AI Platform for Architecture & Engineering Talent
Bespoke
Next.js 15 platform where clients chat with an AI RFP partner while resumes stream through a two-stage parsing pipeline.
Resume Parsing
≤ 2 min
two-stage AI
Services Catalog
100+
architecture & engineering
Streaming Latency
< 500ms
fast mode
AI Models
4
Flash + Pro routing
Overview
Bespoke connects clients with vetted architecture and engineering talent. I built two signature AI systems: a streaming RFP copilot that switches between fast and smart Gemini models, and a resume pipeline that first extracts structured data then performs deep profiling to match services, set rates, and craft narratives.
Stack

Guided Landing Experience
Two clear entry paths—hire talent or apply as talent—plus a transparent roadmap build trust immediately.
typescript
Streaming AI Agent with Multi-Model Selection
Routes prompts to the right Gemini model and streams tokens back over SSE.

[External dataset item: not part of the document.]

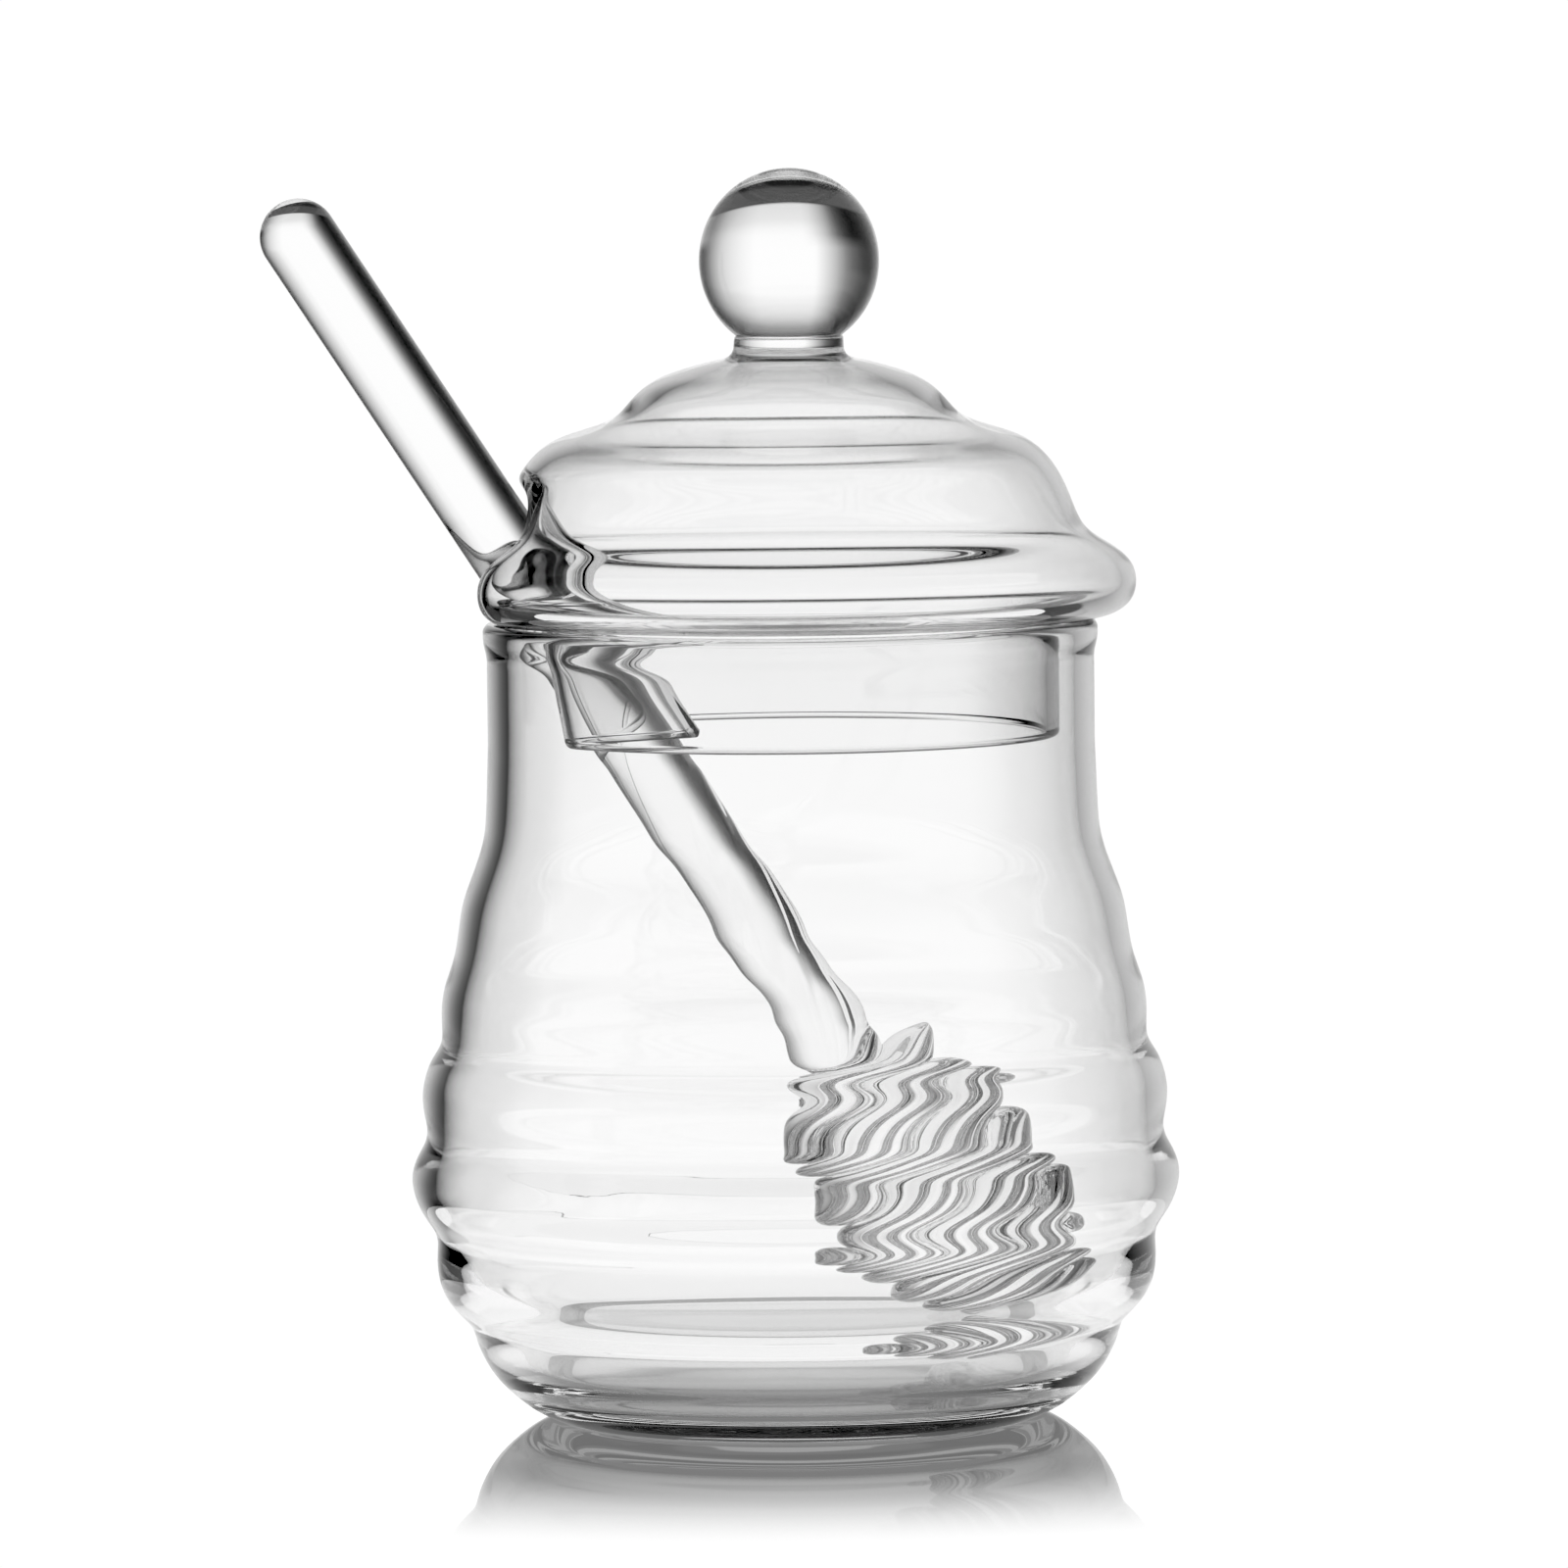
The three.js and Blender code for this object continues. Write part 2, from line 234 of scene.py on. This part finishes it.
# ---------------------------------------------------------------- jar
def jar_profile():
    body = spline([(r, z) for z, r in [(0.0, BASE_R)] + BODY], 900)
    body = even(body, 0.32)
    bead_low = RIM_TOP_Z - BEAD_H
    neck = spline([(NECK_R, 75.5), (NECK_R, 80.0), (NECK_R, bead_low - 1.4), (NECK_R + 0.04, bead_low - 0.5),
                   (BEAD_R - 0.12, bead_low + 0.45), (BEAD_R, bead_low + BEAD_H / 2),
                   (BEAD_R - 0.02, RIM_TOP_Z - RIM_EDGE)], 120)
    outer = np.vstack([body[:-1], neck])
    outer = soften(even(outer, 0.3), 6)
    in_r = NECK_R - JAR_WALL
    rim_out = arc(BEAD_R - RIM_EDGE, RIM_TOP_Z - RIM_EDGE, RIM_EDGE, 0, 90, 9)
    rim_in = arc(in_r + RIM_EDGE, RIM_TOP_Z - RIM_EDGE, RIM_EDGE, 90, 180, 9)

    def wall(p):
        return JAR_WALL + (FOOT_WALL - JAR_WALL) * smooth((FOOT_WALL_TOP_Z - p[:, 1]) / 8)

    # the inside doesn't take the mould's ribs fully: it is the outline, softened, less the wall
    zz = np.arange(-6.0, 95.0, 0.25)
    rr = np.interp(zz, outer[:, 1], outer[:, 0])
    low = np.interp(zz, [0.0, 4.0], [BASE_R, 33.3])
    rr = np.where(zz < 4.0, low, rr)
    kern = np.exp(-0.5 * (np.arange(-20, 21) * 0.25 / INNER_SOFT) ** 2)
    soft_r = np.convolve(np.pad(rr, 20, mode="edge"), kern / kern.sum(), mode="valid")
    line = even(np.stack([soft_r, zz], 1)[(zz > 2.0) & (zz < 79.0)], 0.3)
    inside = offset(line, wall)
    inside = inside[inside[:, 1] > FLOOR_THICK + 1.9][::-1]
    last = inside[-1]
    inside = np.vstack([[in_r, RIM_TOP_Z - RIM_EDGE - 0.4], [in_r, RIM_TOP_Z - 6], [in_r, 79.0], inside])
    corner = spline([tuple(inside[-6]), tuple(last), (last[0] - 1.3, FLOOR_THICK + 0.75), (last[0] - 3.4, FLOOR_THICK + 0.12),
                     (last[0] - 5.4, FLOOR_THICK), (last[0] - 8.0, FLOOR_THICK)], 60)
    inside = np.vstack([inside[:-6], corner])
    inside = soften(even(inside, 0.3), 5)
    floor = np.array([[inside[-1][0] * (1 - i / 24), FLOOR_THICK] for i in range(1, 25)])
    base = np.array([[BASE_R * i / 24, 0.0] for i in range(0, 24)])
    return np.vstack([base, outer, rim_out[1:], rim_in, inside, floor])


# ---------------------------------------------------------------- lid
def rod_x(z):
    return ROD_CROSS_X + math.tan(math.radians(ROD_LEAN)) * (ROD_CROSS_Z - z)


def lid_profile():
    ball_end = math.degrees(math.asin((STEM_R + 0.2) / BALL_R)) - 90
    ball = arc(0, BALL_Z, BALL_R, 90, ball_end - 3, 90)
    ball[:, 1] = BALL_Z + (ball[:, 1] - BALL_Z) * BALL_HALF_H / BALL_R
    dome_pts = [(STEM_R + 0.05, STEM_Z + 0.9), (STEM_R, STEM_Z + 0.3), (STEM_R + 0.03, STEM_Z - 0.5), (STEM_R + 0.3, STEM_Z - 1.15),
                (STEM_R + 0.9, STEM_Z - 1.5)] + [(r, z) for z, r in DOME]
    dome_pts += [(UNDER_FLANGE_R, FLANGE_REST_Z), (SKIRT_R + 1.3, FLANGE_REST_Z - 0.05), (SKIRT_R + 0.3, FLANGE_REST_Z - 1.0),
                 (SKIRT_R, FLANGE_REST_Z - 2.6), (SKIRT_R, FLANGE_REST_Z - 6.0), (SKIRT_R, SKIRT_END_Z + 5.0), (SKIRT_R, SKIRT_END_Z + LID_WALL / 2)]
    dome = even(spline(dome_pts, 1400), 0.26)
    dome = soften(dome, 3)
    outer = np.vstack([ball, soften(even(np.vstack([ball[-3:], dome[1:6]]), 0.26), 3)[3:], dome[6:]])
    lip = arc(SKIRT_R - LID_WALL / 2, SKIRT_END_Z + LID_WALL / 2, LID_WALL / 2, 0, -180, 15)
    hollow = offset(soften(dome, 50), -LID_WALL)
    hollow = hollow[(hollow[:, 1] < CAVITY_TOP_Z - 1.0) & (hollow[:, 1] > SKIRT_END_Z + LID_WALL / 2)][::-1]
    top = spline([tuple(hollow[-1]), (CAVITY_EDGE_R, CAVITY_TOP_Z - CAVITY_DROP), (CAVITY_EDGE_R / 2, CAVITY_TOP_Z - CAVITY_DROP / 5), (0, CAVITY_TOP_Z)], 40)
    hollow = soften(even(hollow, 0.28), 4)
    return outer, lip, np.vstack([hollow, top[1:]])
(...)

const fastMode = init || ["start", "services"].includes(step);
const miniModel = getFastModel();
const chatModel = fastMode ? miniModel : (env.GEMINI_MODEL || SMART_MODEL);
const stream = new ReadableStream<Uint8Array>({
start: async (controller) => {
const enc = new TextEncoder();
const write = (obj: any) =>
controller.enqueue(enc.encode(`data: ${JSON.stringify(obj)}\n\n`));
const baseReq = {
model: chatModel,
messages: [{ role: "system", content: system }, ...history],
stream: true,
temperature: fastMode ? 0.2 : 0.4,
max_tokens: fastMode ? 512 : 1000,
};
const completion = await openai.chat.completions.create(baseReq);
for await (const part of completion as any) {
const delta = part?.choices?.[0]?.delta;
if (delta?.content) {
assistantText += delta.content;
write({ type: "text", content: delta.content });
}
}
},
});- Fast mode detection for greetings/startups
- Dynamic temperature + token limits
- Automatic fallback to backup models
Challenges tackled
- Delivering real-time streaming UX while juggling context loading and error handling
- Preventing hallucinations by forcing strict JSON mode and defensive parsing
- Balancing cost and latency with a multi-model strategy and automatic fallbacks
- Designing an ergonomic services catalog that still supports fuzzy lookups and aliases
- Keeping database queries snappy across memory, knowledge, chat history, and profiles
Impact
Resume ingestion now takes minutes, not hours. Clients can talk through complex requirements like a real PM, while AI suggests services, talent matches, and pricing in one flow. The platform is live at bespoke-ae.com with Railway hosting behind Cloudflare, the GoDaddy-managed domain, and indexing handled via Google Search Console.